[start of Supplied data]

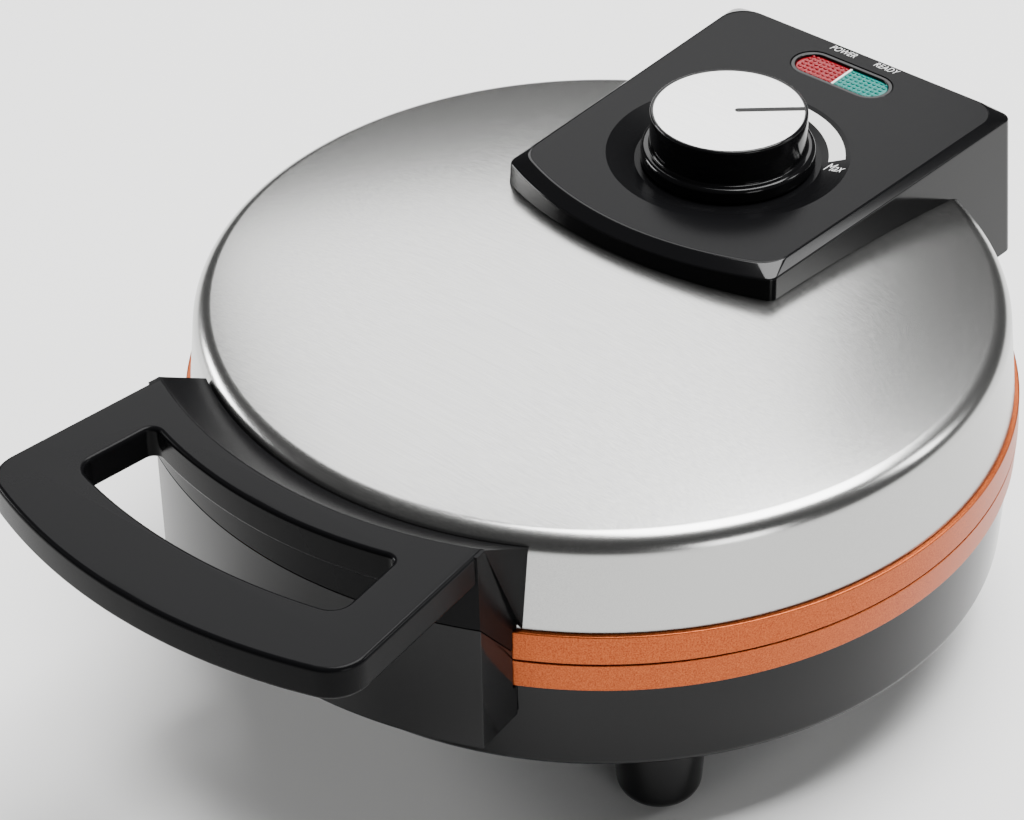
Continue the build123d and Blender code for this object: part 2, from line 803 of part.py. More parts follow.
# Front apron on the base: tall wall in front of the plate rims, open at the top
apron_inner_r = base_top_r + slack
with BuildPart() as front_apron:
    with BuildSketch(radial(-90 - apron_half_angle)):
        with BuildLine():
            Polyline(
                (apron_inner_r, apron_bottom_z),
                (apron_r, apron_bottom_z),
                (apron_r, parting_front_z - face_gap),
                (rim_clear_r, parting_rear_z - face_gap),
                (rim_clear_r, lower_rim_z - face_gap),
                (apron_inner_r, lower_rim_z - face_gap),
                close=True,
            )
        make_face()
    revolve(axis=body_axis, revolution_arc=2 * apron_half_angle)
    add(between_sides(near_x), mode=Mode.INTERSECT)
    with BuildSketch(radial(-90 - hollow_half_angle)):
        with BuildLine():
            Polyline(
                (apron_inner_r + wall, apron_bottom_z + wall),
                (apron_r - wall, apron_bottom_z + wall),
                (apron_r - wall, parting_front_z),
                (rim_clear_r - wall, parting_rear_z),
                (rim_clear_r - wall, lower_rim_z - face_gap),
                (apron_inner_r + wall, lower_rim_z - face_gap),
                close=True,
            )
        make_face()
    revolve(axis=body_axis, revolution_arc=2 * hollow_half_angle, mode=Mode.SUBTRACT)
    for side in (-1, 1):
        with BuildSketch(outward(-90 + side * apron_screw_angle, apron_inner_r - wall, apron_screw_z)):
            Circle(screw_r + seat_gap)
        extrude(amount=2 * wall, mode=Mode.SUBTRACT)
save(front_apron.part, "front_apron")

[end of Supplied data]

■ Goal of the exercise:
Every line of the material must be returned exactly as it appears.

■ Solution for this problem:
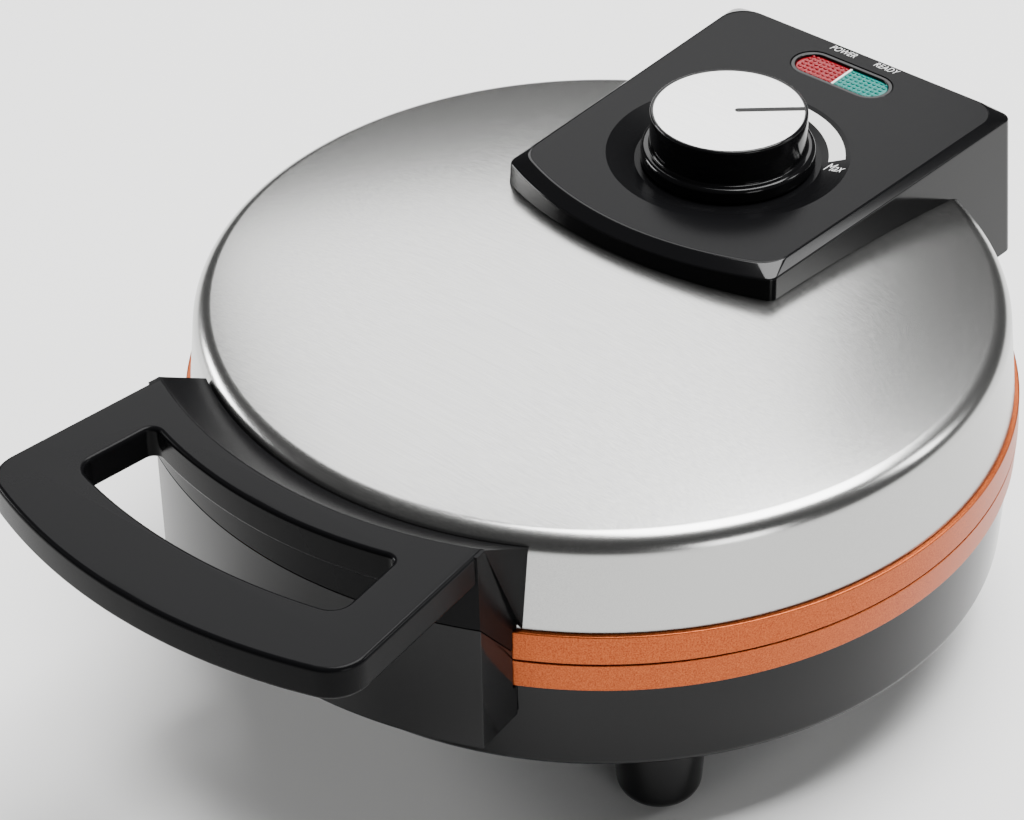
Continue the build123d and Blender code for this object: part 2, from line 803 of part.py. More parts follow.
# Front apron on the base: tall wall in front of the plate rims, open at the top
apron_inner_r = base_top_r + slack
with BuildPart() as front_apron:
    with BuildSketch(radial(-90 - apron_half_angle)):
        with BuildLine():
            Polyline(
                (apron_inner_r, apron_bottom_z),
                (apron_r, apron_bottom_z),
                (apron_r, parting_front_z - face_gap),
                (rim_clear_r, parting_rear_z - face_gap),
                (rim_clear_r, lower_rim_z - face_gap),
                (apron_inner_r, lower_rim_z - face_gap),
                close=True,
            )
        make_face()
    revolve(axis=body_axis, revolution_arc=2 * apron_half_angle)
    add(between_sides(near_x), mode=Mode.INTERSECT)
    with BuildSketch(radial(-90 - hollow_half_angle)):
        with BuildLine():
            Polyline(
                (apron_inner_r + wall, apron_bottom_z + wall),
                (apron_r - wall, apron_bottom_z + wall),
                (apron_r - wall, parting_front_z),
                (rim_clear_r - wall, parting_rear_z),
                (rim_clear_r - wall, lower_rim_z - face_gap),
                (apron_inner_r + wall, lower_rim_z - face_gap),
                close=True,
            )
        make_face()
    revolve(axis=body_axis, revolution_arc=2 * hollow_half_angle, mode=Mode.SUBTRACT)
    for side in (-1, 1):
        with BuildSketch(outward(-90 + side * apron_screw_angle, apron_inner_r - wall, apron_screw_z)):
            Circle(screw_r + seat_gap)
        extrude(amount=2 * wall, mode=Mode.SUBTRACT)
save(front_apron.part, "front_apron")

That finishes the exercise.